I like Tolstoy. I tore through Anna Karenina last fall. I read War and Peace in a week over Christmas last year. Tolstoy is a master at building complex characters. You know they’re not perfect. Many times they’re far from it. Anna Karenina does this perfectly. Despite Tolstoy’s best attempts, Anna is sympathetic. She’s not happy in life, and I yearn for her to find that happiness, even as I watch society destroy her for it. And yet, by all accounts, she had a good life before. Her husband was not a brute. They just didn’t work well together. And watching the circumstances spiral out of control with two people you could conceivably root for made it all the worse.

In this same vein, Ivan Ilyich is far from perfect. He’s a mid-level man who models his life after the rich and successful. But he’s not a particularly engaging man in any way. He focuses on appearances. He becomes short with family. And it is this man we see dwindling in illness, coming to terms with his inevitable death.

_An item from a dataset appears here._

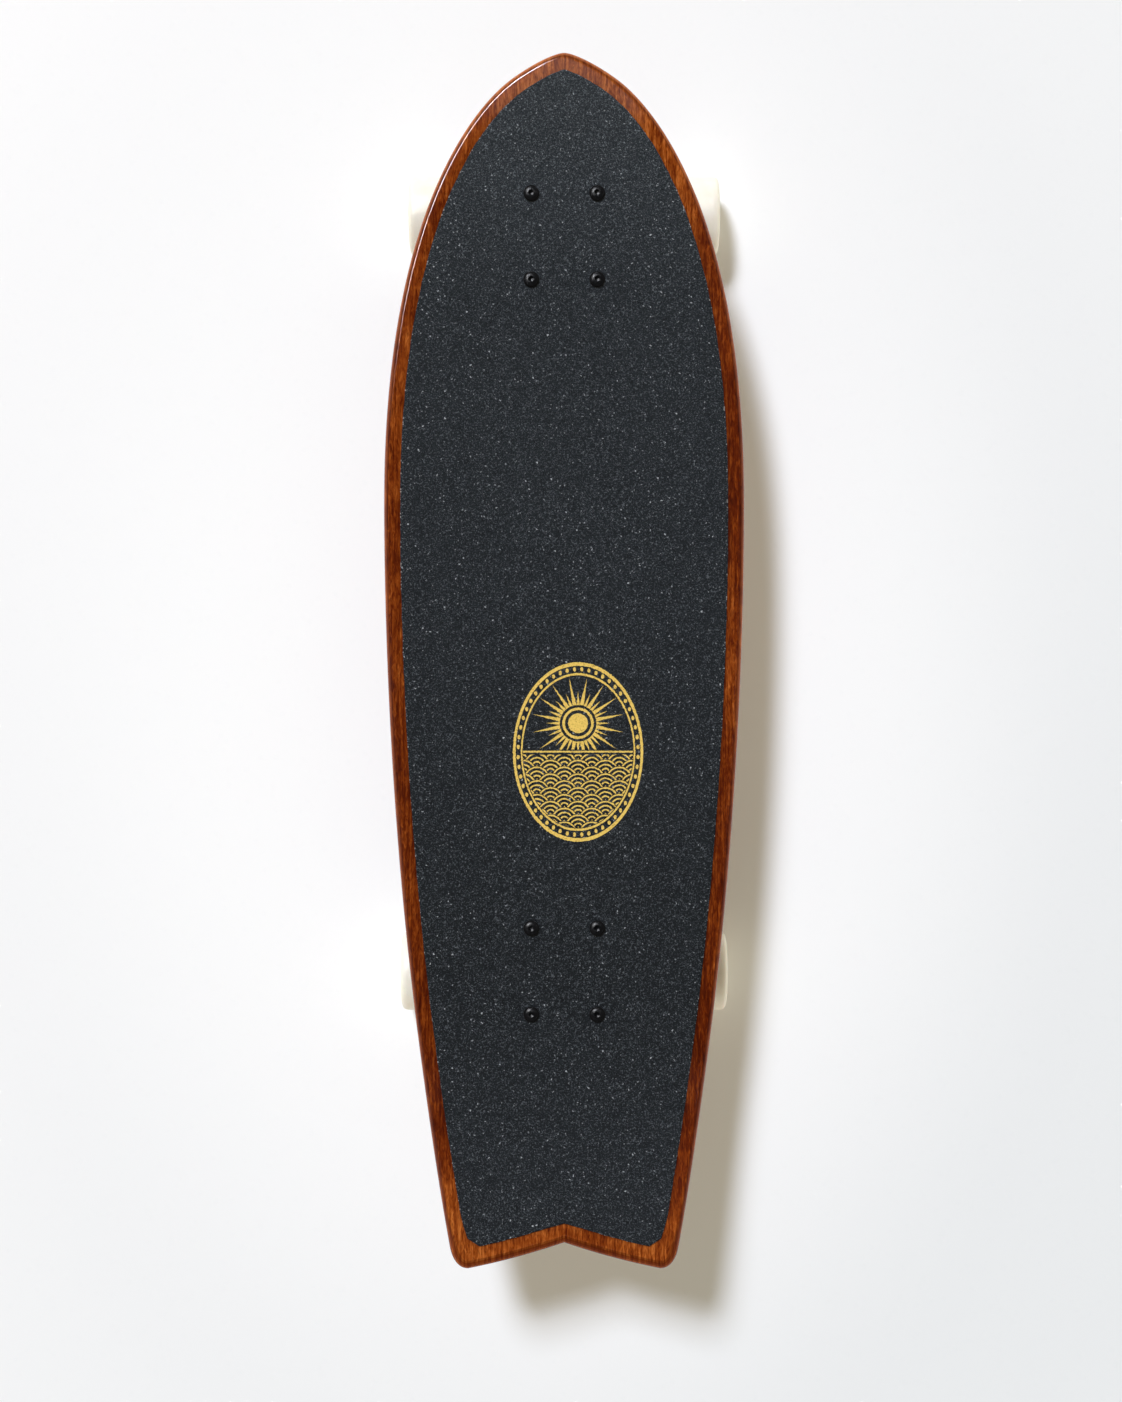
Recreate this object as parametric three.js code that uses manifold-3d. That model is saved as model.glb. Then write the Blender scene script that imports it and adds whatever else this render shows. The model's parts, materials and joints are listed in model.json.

As a conceit, it’s a good one. And one that truly belongs to a Russian author to squeeze out both the melancholy and the “this is just how it is” factor. Unfortunately, it is imposable for me to think about this novella without Anna Karenina and War and Peace in my head. And I enjoyed those much more. And maybe it comes down to the scope being so much less than what I’m used to with Tolstoy.

That being said, the opening of the novella was beautiful, following the companions in Ilyich’s circle and their being made aware of his death. There was a distance to this narrative that contrasts interestingly with the rest of the novella that features Ilyich so singularly. I wanted to see more of them.

Overall, my enjoyment of the novella might also have been impacted by the fact that I listened to the audiobook. It was a rather dry telling, in that I’m not sure it mined all of the emotion that’s in the text.